Pour l’histoire, ce Dialogue est associé au nom de l’Ancien Premier Ousmane Issoufi Maïga. Sa réussite est loin de résider dans des rassemblements de femmes et hommes pour servir de prétexte à un rapport. Mais sa réussite réside bel et bien dans la qualité des débats induits par la pertinence des questions soulevées aux fins d’aboutir à des conclusions consensuelles.
De toute façon, en l’absence des acteurs majeurs de la vie politique nationale, le Dialogue suit son cours et les jugements qu’on en fera à l’heure de la publication des conclusions, en dira long sur sa portée réelle et sa crédibilité.
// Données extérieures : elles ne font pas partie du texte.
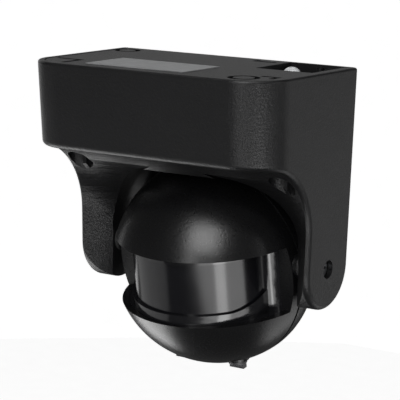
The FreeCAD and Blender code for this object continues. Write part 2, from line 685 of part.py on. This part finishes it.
def lens_and_frame():
    rear_y = lens_axis_y + 0.2
    front_half = box(-60, 60, -60, rear_y, -60, 60)
    r = lens_radius
    low = window_bottom - 1.6
    high = window_top + 1.6
    tube = cyl_z(r, low, high, 0, lens_axis_y).cut(cyl_z(r - lens_thick, low - 1, high + 1, 0, lens_axis_y))
    set_head("fresnel_lens", tube.common(front_half))
    # frame: curved band in front of the lens edge, with plates above and below
    band = cyl_z(r + frame_thick, low, high, 0, lens_axis_y).cut(
        cyl_z(r + 0.02, low - 1, high + 1, 0, lens_axis_y)).common(front_half)
    half = r + frame_thick
    c = frame_corner * math.sqrt(0.5)
    z0, z1, k = frame_lip_bottom, frame_lip_top, frame_corner
    pts = [Vector(-half, 0, z0 + k), Vector(-half, 0, z1 - 1), Vector(half, 0, z1 - 1), Vector(half, 0, z0 + k),
           Vector(half - k, 0, z0), Vector(-half + k, 0, z0)]
    opening = prism(loop(pts, {3: Vector(half - k + c, 0, z0 + k - c), 5: Vector(-half + k - c, 0, z0 + k - c)}),
                    Vector(0, -60, 0))
    band = band.cut([opening, box(-60, 60, -60, rear_y + 1, z0 + k, z1 - 1)])
    inside = ball(head_radius - head_wall - 0.05)
    plates = []
    for a, b in ((low, window_bottom - 0.1), (window_top + 0.1, high)):
        plate = cyl_z(60, a, b, 0, 0).common(inside).common(box(-60, 60, -60, window_end_y + 2.6, -60, 60))
        plates.append(plate.cut(cyl_z(r + 0.02, -60, 60, 0, lens_axis_y)))
    wing = box(r - 3, cheek_x - 0.05, frame_cove_front, window_end_y + 1.4, low, high)
    wing = wing.cut([cyl_z(r + 0.02, -60, 60, 0, lens_axis_y),
                     cyl_z(frame_cove, -60, 60, cheek_x, window_end_y - frame_cove)])
    frame = joined([band] + plates + both_sides(wing))
    bosses = [cyl_y(3.3, -30, seam_y, x, z) for x, z in boss_places()]
    cheeks = both_sides(box(cheek_x - 0.05, 60, window_end_y - 0.02, 60, -20, 20))
    set_head("lens_frame", frame.cut(bosses + cheeks))


def sensor_electronics():
    board_y = -3.6
    board = box(-22, 22, board_y, board_y + pcb_thick, -19, 19)
    holes = [cyl_y(4.6, -5, 10, x, z) for x, z in boss_places()]
    set_head("sensor_pcb", board.cut(holes))
    can_front = board_y - 7.4
    can = joined([cyl_y(4.1, can_front, board_y - 2.6, 0, 0), cyl_y(4.7, board_y - 3.2, board_y - 2.6, 0, 0)])
    can = can.cut(box(-2.2, 2.2, can_front - 1, can_front + 0.6, -1.7, 1.7))
    legs = [cyl_y(0.25, board_y - 2.6, board_y, x, z) for x, z in ((-1.8, 0), (1.8, 0), (0, 1.8))]
    set_head("pir_detector", joined([can] + legs))
    set_head("detector_window", box(-2.2, 2.2, can_front, can_front + 0.6, -1.7, 1.7))
    cell = cyl_y(2.5, board_y - 2.0, board_y, 14, 6)
    set_head("light_sensor", cell)
    led = joined([cyl_y(1.5, board_y - 3.4, board_y, -14, 6), Part.makeSphere(1.5, Vector(-14, board_y - 3.4, 6))])
    set_head("status_led", led)
    set_head("comparator_chip", box(-4.4, 4.4, board_y + pcb_thick, board_y + pcb_thick + 1.5, 4, 8))
    trimmer_low = trimmer_rise - knob_pad
    for name, sign in (("time", 1), ("lux", -1)):
        x = sign * knob_x
        body = box(x - 4.2, x + 4.2, knob_y - 3.4, board_y, trimmer_low, trimmer_low + trimmer_height)
        body = body.cut(cyl_z(knob_shaft + running_fit, -far, trimmer_low + 3.6, x, knob_y))
        set_head(name + "_trimmer", body.common(ball(head_radius - head_wall - 0.2)))
        shaft = cyl_z(knob_shaft, -knob_pad - 0.4, trimmer_low + 3.2, x, knob_y)
        disc = cyl_z(knob_disc, -knob_pad - 1.3, -knob_pad - 0.1, x, knob_y)
        bar = box(x - knob_disc + 0.4, x + knob_disc - 0.4, knob_y - 1.0, knob_y + 1.0,
                  -knob_pad - 3.1, -knob_pad - 1.2)
        set_head(name + "_knob", joined([shaft, disc, bar]))
    seals = [cyl_z(knob_shaft + 1.3, 0.7 - knob_pad, 1.7 - knob_pad, x, knob_y).cut(
        cyl_z(knob_shaft + running_fit, -far, trimmer_low, x, knob_y)) for x in (-knob_x, knob_x)]
    set_head("knob_seals", Part.makeCompound(seals))


housing_shell()
mounting_base()
rim_gasket()
cable_grommet()
rating_label()
terminal_strip()
power_board()
housing_screws()
leads()
head_shells()
hubs()
lens_and_frame()
sensor_electronics()

os.makedirs("parts", exist_ok=True)
for name, shape in parts.items():
    shape.exportStep("parts/" + name + ".step")
    print(name, len(shape.Solids), shape.isValid(), round(shape.Volume, 1))
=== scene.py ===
import bpy
import bmesh
import math
from mathutils import Matrix, Vector

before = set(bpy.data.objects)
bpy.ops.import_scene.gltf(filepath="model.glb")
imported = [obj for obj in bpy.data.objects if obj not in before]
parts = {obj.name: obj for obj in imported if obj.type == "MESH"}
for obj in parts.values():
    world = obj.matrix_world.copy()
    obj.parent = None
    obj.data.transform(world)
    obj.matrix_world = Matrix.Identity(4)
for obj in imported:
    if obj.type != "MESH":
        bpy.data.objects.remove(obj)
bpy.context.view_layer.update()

# Housing shell and mounting base: injection mouldings in black ABS. The tool is spark-eroded,
# which leaves a fine even grain and a soft, dull sheen that breaks up in the highlights.
# Grain of 0.2 mm is drawn at 0.8 mm, the finest that still shows.
mm = 0.001


def linear(hex_code, alpha=1.0):
    """An sRGB hex colour as linear values."""
    values = []
    for i in (0, 2, 4):
        c = int(hex_code[i:i + 2], 16) / 255
        values.append(c / 12.92 if c <= 0.04045 else ((c + 0.055) / 1.055) ** 2.4)
    return (*values, alpha)


def per_mm(size):
    """Texture scale whose features are about this many millimetres across."""
    return 1 / (size * mm)


def add(tree, kind, settings=None, links=None):
    """Adds one node: settings go to its sockets or attributes, links come from (node, output)."""
    made = tree.nodes.new(kind)
    for key, value in (settings or {}).items():
        if isinstance(key, int) or key in made.inputs:
            made.inputs[key].default_value = value
        else:
            setattr(made, key, value)
    for key, (source, output) in (links or {}).items():
        tree.links.new(source.outputs[output], made.inputs[key])
    return made


def finish_of(name, **surface):
    """A new material with its surface shader, and the point on the piece that patterns are laid out from."""
    made = bpy.data.materials.new(name)
    made.use_nodes = True
    tree = made.node_tree
    shader = tree.nodes["Principled BSDF"]
    for socket, value in surface.items():
        shader.inputs[socket.replace("_", " ")].default_value = value
    return made, tree, shader, add(tree, "ShaderNodeTexCoord")


def dress(tree, shader, tone, sheen, relief=None):
    """Joins the colour, roughness and surface relief to the surface shader."""
    tree.links.new(tone.outputs[2], shader.inputs["Base Color"])
    tree.links.new(sheen.outputs[0], shader.inputs["Roughness"])
    if relief:
        tree.links.new(relief.outputs[0], shader.inputs["Normal"])


def wear(material, *names):
    """Gives CAD pieces this finish."""
    for name in names:
        slots = parts[name].data.materials
        slots.clear()
        slots.append(material)


eroded_abs, tree, shader, place = finish_of("spark_eroded_ABS", IOR=1.53, Specular_IOR_Level=0.36)
grain = add(tree, "ShaderNodeTexNoise", {"Scale": per_mm(0.8), "Detail": 4.0, "Roughness": 0.65},
            {"Vector": (place, "Object")})
cloud = add(tree, "ShaderNodeTexNoise", {"Scale": per_mm(28), "Detail": 2.0}, {"Vector": (place, "Object")})
tone = add(tree, "ShaderNodeMix", {"data_type": "RGBA", 6: linear("0f0f10"), 7: linear("151516")},
           {0: (cloud, "Fac")})
sheen = add(tree, "ShaderNodeMapRange", {"To Min": 0.31, "To Max": 0.43}, {"Value": (grain, "Fac")})
relief = add(tree, "ShaderNodeBump", {"Strength": 0.8, "Distance": 0.16 * mm}, {"Height": (grain, "Fac")})
dress(tree, shader, tone, sheen, relief)
wear(eroded_abs, "housing_shell", "mounting_base")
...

Il s’agira, en ce moment-là, de pouvoir répondre aux questions suivantes : Dialogue institué pour seulement légitimer la prolongation de la Transition, entre autres préoccupations du pouvoir actuel ? Dialogue très instructif parce qu’ayant produit des conclusions en phase avec les aspirations actuelles du peuple malien ? Dialogue avec des conclusions qui confirment qu’il s’agit simplement d’une grand-messe nationale de plus, comme les Assises nationales de la Refondation ? Autant de questions, entre autres, dont les réponses se trouvent dans les conclusions qui seront rendues publiques.